We could see that our system was able to cope with the load for a certain amount of time but eventually ran out of memory. This highlighted that we need to be able to run sustained production grade load tests against our endpoints for a reasonable duration to simulate production scenarios which does not seem feasible locally with shell scripts. On the other hand it highlighted that we need to able to run tests against our production environment since the database response times we saw in the pre-production environment differed vastly to our production environment, which was unexpected and made the whole situation even worse.
Options
We did not consider other solutions at this time. It was simply something we had heard of or read about and at first glance fulfilled all requirements in terms of project maturity, github issues management, feedback from others and npm downloads. We needed something quick and felt comfortable to give it a try. We might decide in the future to use another tool instead.
Reasoning
We decided for Artillery testing toolkit because it is, for once, the only one we looked at, secondly, it comes with a good documentation and easy to implement solution and allows to run distributed load tests using AWS Services (Lambda and Fargate). It provides a straight-forward way to set up testing scenarios and each testing scenario can be deployed with its Artillery CLI to AWS with automatic clean-up of all created resources. Also, it comes with integrated performance metrics and can be integrated with other tools, i.e. for monitoring and observability in order to be able to correlate other metrics, or extended with custom integrations with Javascript.
Consequences
How do we implement this change?
As a starting point, we will create a separate project "Artillery" and install it as a dependency. It will be where the YAML files for the testing scenarios live. We will set up a default VPC for this project on our AWS Development account so that we can deploy our test scenarios with AWS ECS and run them from there. In the future we might move Artillery into the projects that are actually being tested and create the VPC necessary for ECS deployments elsewhere.
Who will implement the change?
Collect team will set up the project and corresponding infrastructure and create a first test scenario.
How do we teach this change?
After getting some experience with the testing toolkit we will offer to the other teams to run a session/workshop to share our learnings. Part of this will also be a brief introduction to Best Practices on how to approach production load testing, especially in regards to understanding the associated risks, i.e. overloading our system and creating a negative impact for our daily operations and customers and what to do if the worst-case happens, i.e. how to kill a running test scenario.
What could go wrong?
Along with the decision to use this toolkit comes the intention to test our production environment to get a more realistic understanding of the performance of our systems and its limitations.

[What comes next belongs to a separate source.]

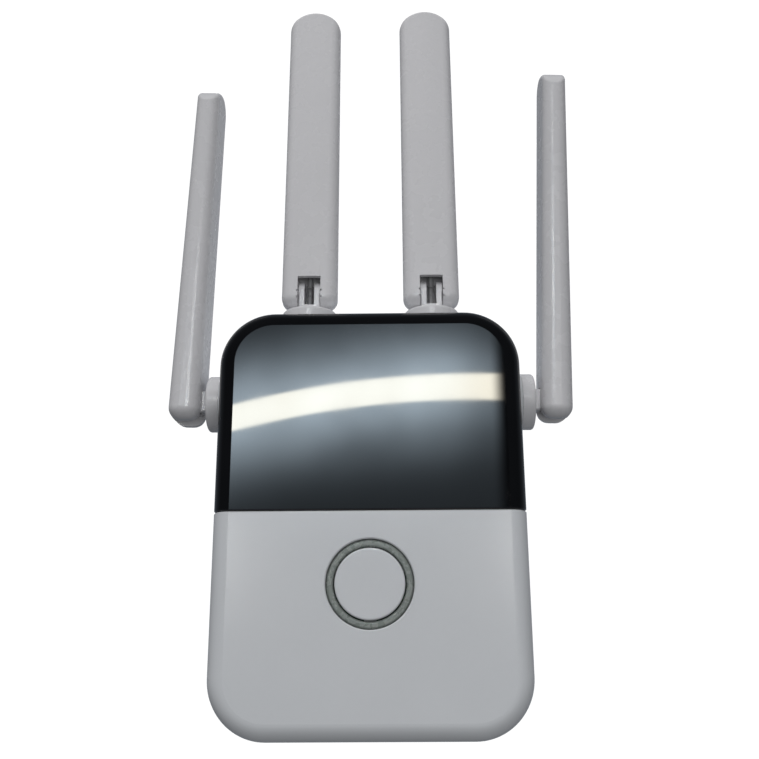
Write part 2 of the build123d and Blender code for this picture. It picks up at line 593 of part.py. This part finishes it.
# ---------------------------------------------------------------- all nodes
def all_nodes():
    upper_panel, lower_cover = front_covers()
    nodes = {
        "upper_front_panel": upper_panel,
        "lower_front_cover": lower_cover,
        "rear_shell": rear_shell(),
        "light_ring": light_ring(),
        "wps_button": wps_button(),
        "tact_plunger": tact_plunger(),
        "tact_switch": tact_switch(),
        "ring_leds": ring_leds(),
        "main_board": main_board(),
        "board_screws": board_screws(),
        "rf_shield": rf_shield(),
        "heatsink": heatsink(),
        "board_chips": board_chips(),
        "rf_connectors": rf_connectors(),
        "lan_jack": lan_jack(),
        "lan_contacts": lan_contacts(),
        "reset_switch": reset_switch(),
        "reset_plunger": reset_plunger(),
        "power_board": power_board(),
        "transformer_core": transformer_core(),
        "transformer_winding": transformer_winding(),
        "bulk_capacitors": bulk_capacitors(),
        "output_capacitors": output_capacitors(),
        "fuse": fuse(),
        "dc_header": dc_header(),
        "plug_nose": plug_nose(),
        "plug_pin_left": plug_pin(-1),
        "plug_pin_right": plug_pin(1),
        "plug_pin_sleeves": Compound([pin_sleeve(-1), pin_sleeve(1)]),
        "case_screws": case_screws(),
        "rating_label": rating_label(),
    }
    knuckle, clip, shell = swivel_knuckle(), swivel_clip(), antenna_shell()
    for antenna in ANTENNAS:
        name, swivel, blade = antenna[0], swivel_place(antenna), blade_place(antenna)
        nodes[f"{name}_swivel_knuckle"] = swivel * knuckle
        nodes[f"{name}_swivel_clip"] = swivel * clip
        nodes[f"{name}_swivel_lead"] = swivel * swivel_lead()
        nodes[f"{name}_antenna_shell"] = blade * shell
        nodes[f"{name}_antenna_element"] = blade * antenna_element()
        nodes[f"{name}_antenna_lead"] = blade * antenna_lead()
        nodes[f"{name}_board_lead"] = board_lead(antenna)
    return nodes


os.makedirs("parts", exist_ok=True)
for node_name, node_shape in all_nodes().items():
    export_step(node_shape, f"parts/{node_name}.step")
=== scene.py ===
import json
import math

import bmesh
import bpy
from mathutils import Matrix, Vector


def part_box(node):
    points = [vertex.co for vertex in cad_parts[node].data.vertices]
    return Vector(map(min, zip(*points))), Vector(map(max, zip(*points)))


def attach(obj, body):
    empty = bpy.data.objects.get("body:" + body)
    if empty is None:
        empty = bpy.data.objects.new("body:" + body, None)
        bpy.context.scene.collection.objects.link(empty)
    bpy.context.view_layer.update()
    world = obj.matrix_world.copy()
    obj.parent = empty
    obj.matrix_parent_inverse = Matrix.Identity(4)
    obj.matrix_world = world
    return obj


# A plug-in wireless range extender seen from the front and a little below.
# Everything is in metres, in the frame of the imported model: +X right, +Y to the wall, +Z up.

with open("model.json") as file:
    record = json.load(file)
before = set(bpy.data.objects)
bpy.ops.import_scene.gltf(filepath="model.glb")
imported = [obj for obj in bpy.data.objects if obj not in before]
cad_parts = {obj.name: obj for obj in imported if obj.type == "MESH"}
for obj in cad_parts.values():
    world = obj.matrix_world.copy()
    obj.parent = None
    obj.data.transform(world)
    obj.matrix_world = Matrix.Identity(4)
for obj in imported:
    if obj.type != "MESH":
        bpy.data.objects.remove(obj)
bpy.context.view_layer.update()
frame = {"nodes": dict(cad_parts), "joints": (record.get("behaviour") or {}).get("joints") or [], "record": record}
MM = 0.001

# ---------------------------------------------------------------- places read from the frame
PANEL_LOW, PANEL_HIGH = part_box("upper_front_panel")
COVER_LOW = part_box("lower_front_cover")[0]
SHELL_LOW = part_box("rear_shell")[0]
FRONT_Y = PANEL_LOW.y
CASE_MID_X = (PANEL_LOW.x + PANEL_HIGH.x) / 2
FOLDS = {
    joint["name"].removesuffix("_fold"): joint
    for joint in frame["joints"]
    if joint["name"].endswith("_fold")
}


# ---------------------------------------------------------------- material helpers
class Shader:
    """A material with one Principled shader, and short calls for the nodes that feed it."""

    def __init__(self, name, **constants):
        self.material = bpy.data.materials.new(name)
        self.material.use_nodes = True
        self.tree = self.material.node_tree
        self.principled = self.tree.nodes["Principled BSDF"]
        self.set(**constants)
        self.bump = None

    def set(self, **constants):
        for key, value in constants.items():
            socket = key.replace("_", " ").title().replace("Ior", "IOR")
            self.principled.inputs[socket].default_value = value

    def node(self, kind, **settings):
        made = self.tree.nodes.new(kind)
        for key, value in settings.items():
            if key in made.inputs:
                made.inputs[key].default_value = value
            else:
                setattr(made, key, value)
        return made

    def place(self):
        """The point's place in the object's own coordinates, which is the row frame at rest."""
        return self.node("ShaderNodeTexCoord").outputs["Object"]

    def noise(self, size, detail=2.0, stretch=(1, 1, 1), roughness=0.5):
        """Noise whose blotches are about that many metres across."""
        spread = self.node("ShaderNodeMapping")
        spread.inputs["Scale"].default_value = [s / size for s in stretch]
        noise = self.node("ShaderNodeTexNoise", Scale=1.0, Detail=detail, Roughness=roughness)
        self.link(self.place(), spread.inputs["Vector"])
        self.link(spread.outputs["Vector"], noise.inputs["Vector"])
        return noise.outputs["Fac"]

    def link(self, a, b):
        self.tree.links.new(a, b)

    def ramp(self, value, stops):
        ramp = self.node("ShaderNodeValToRGB")
        while len(ramp.color_ramp.elements) < len(stops):
            ramp.color_ramp.elements.new(0.5)
        for element, (at, colour) in zip(ramp.color_ramp.elements, stops):
            element.position = at
            element.color = (*colour, 1) if len(colour) == 3 else colour
        self.link(value, ramp.inputs["Fac"])
        return ramp.outputs["Color"]

    def colour(self, value, dark, light, low=0.3, high=0.7):
        self.link(self.ramp(value, [(low, dark), (high, light)]), self.principled.inputs["Base Color"])

    def roughness(self, value, low, high):
        spread = self.node("ShaderNodeMapRange")
        spread.inputs["From Min"].default_value = 0.3
        spread.inputs["From Max"].default_value = 0.7
        spread.inputs["To Min"].default_value = low
        spread.inputs["To Max"].default_value = high
        self.link(value, spread.inputs["Value"])
        self.link(spread.outputs["Result"], self.principled.inputs["Roughness"])

    def relief(self, value, depth, strength=1.0):
        """Adds relief of that depth, in metres, on top of any that is there already."""
        bump = self.node("ShaderNodeBump", Strength=strength, Distance=depth)
        self.link(value, bump.inputs["Height"])
        if self.bump:
            self.link(self.bump, bump.inputs["Normal"])
        self.bump = bump.outputs["Normal"]
        self.link(self.bump, self.principled.inputs["Normal"])


def moulded_plastic(name, dark, light, grain=0.35 * MM, rough=(0.17, 0.21), relief=0.002 * MM):
    """Moulded plastic: a very fine grain, faint tone drift and an uneven satin sheen."""
    shader = Shader(name, ior=1.5)
    shader.colour(shader.noise(16 * MM, 3.0), dark, light)
    shader.roughness(shader.noise(5 * MM, 3.0), *rough)
    shader.relief(shader.noise(grain, 2.0), relief)
    shader.relief(shader.noise(30 * MM, 1.0), 0.03 * MM, 0.4)
    return shader.material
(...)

Also by using this toolkit we will be able to create a considerable load on our system. We could accidentally overload our system to a degree that it creates issues for customers or creates unnecessary infrastructure costs. Since we did not consider other solutions at this time it might also turn out that this solution is not what we expected and not suitable for our needs. Another possible risk could be to unintentionally expose secrets like i.e. API keys in the test YAMLs.
What do we do if something goes wrong?
One risk with using Artillery for production load testing is that we could accidentally overload our system. To mitigate this risk we decided to deploy our testing scenarios to AWS Fargate only which will allow us to kill the corresponding container to abort the testing scenario, similar to how we can kill a testing scenario when running it locally. If we were to deploy our testing scenario to AWS Lambda we would not be able to kill a running Lambda function if need be, it would run until it completed its task or until the total execution time limit of 15 min is reached. We will document in the project README how to got about killing a testing container on AWS Fargate.
What is still unclear?
- Currently we are using Artillery only manually via the run script to deploy when needed to carry out a specific load testing scenario for a very specific endpoint. It is still unclear how to approach and setup continuous load testing, if at all. Artillery offers integration with various CI tools i.e. Github actions and can be run i.e. when a branch is merged into main or at a desired time similar to a cron job which would be more favourable so as not to load test at random times, possibly during peak hours. As of yet it's also still unclear how beneficial it would be overall and what specifically to test so that it actually provides a representative picture of our system as a whole.
- We don't have any experience in setting up the tests, so we will need to explore a little how to create testing scenarios that fit our needs.
- It's also still unclear if we want to use Artillery long-term since we haven't looked at alternatives due to the fact that we needed something quickly that did the job.